#### Data lines
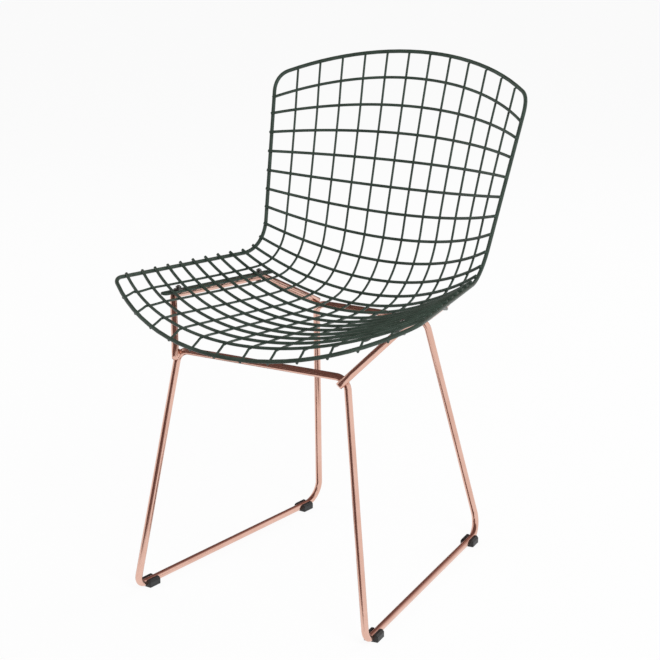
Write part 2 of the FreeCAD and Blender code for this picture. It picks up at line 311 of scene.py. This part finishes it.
def behind_the_rim(line):
    """A lengthwise wire run straight from its last crossing to the back of the rim, and just past it."""
    last_wire = fine_points(cross_lines[-1])
    place = min(range(len(line)), key=lambda k: np.linalg.norm(last_wire - line[k][0], axis=1).min())
    start, along = line[place]
    end = line[-1][0] + LIP_LEAN
    centre = Vector(rim_points[np.linalg.norm(rim_points - end, axis=1).argmin()])
    way = (centre - start).normalized()
    away = (end - centre) - way * way.dot(end - centre)
    sine = ((RIM_ROD + LENGTH_WIRE) / 2.0 - WELD_SINK) / (centre - start).length
    cosine = math.sqrt(1.0 - sine * sine)
    on = way * cosine + away.normalized() * sine
    tip = start + on * ((centre - start).length * cosine + LIP_OVERHANG)
    return line[:place] + [(start, along), (start + on * LIP_BEND, on), (tip, on)]


rim_points = fine_points(rim_line, closed=True)
cross_lines = []
length_lines = []
for name, node in sorted(nodes.items()):
    if name.startswith("cross_wire"):
        line = section_rings(node, WIRE_SIDES, end_corner(node, lambda p: -p.x))
        cross_lines.append(line)
        wire = drawn_rod(name.replace("wire", "wire_round"), line, CROSS_WIRE, WIRE_FACETS, green)
    elif name.startswith("length_wire"):
        top = end_corner(node, lambda p: p.z)
        line = behind_the_rim(section_rings(node, WIRE_SIDES, top))
        length_lines.append(line)
        wire = drawn_rod(name.replace("wire", "wire_round"), line, LENGTH_WIRE, WIRE_FACETS, green)
    else:
        continue
    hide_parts(name)
    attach(wire, "root")

# Leg frame: steel rod, copper plated and lacquered, bent into two sled loops that meet at the
# middle of the front and rear cross rods, where a flush weld joins them. The rod is drawn a shade
# thicker than the solid's 10 mm, as the photograph shows it.
FRAME_ROD = 0.0106
FRAME_FACETS = 28
FRAME_SIDES = 12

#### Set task
Select every line above that contains the word "name", and copy it.

#### Answer to this exercise
for name, node in sorted(nodes.items()):
    if name.startswith("cross_wire"):
        wire = drawn_rod(name.replace("wire", "wire_round"), line, CROSS_WIRE, WIRE_FACETS, green)
    elif name.startswith("length_wire"):
        wire = drawn_rod(name.replace("wire", "wire_round"), line, LENGTH_WIRE, WIRE_FACETS, green)
    hide_parts(name)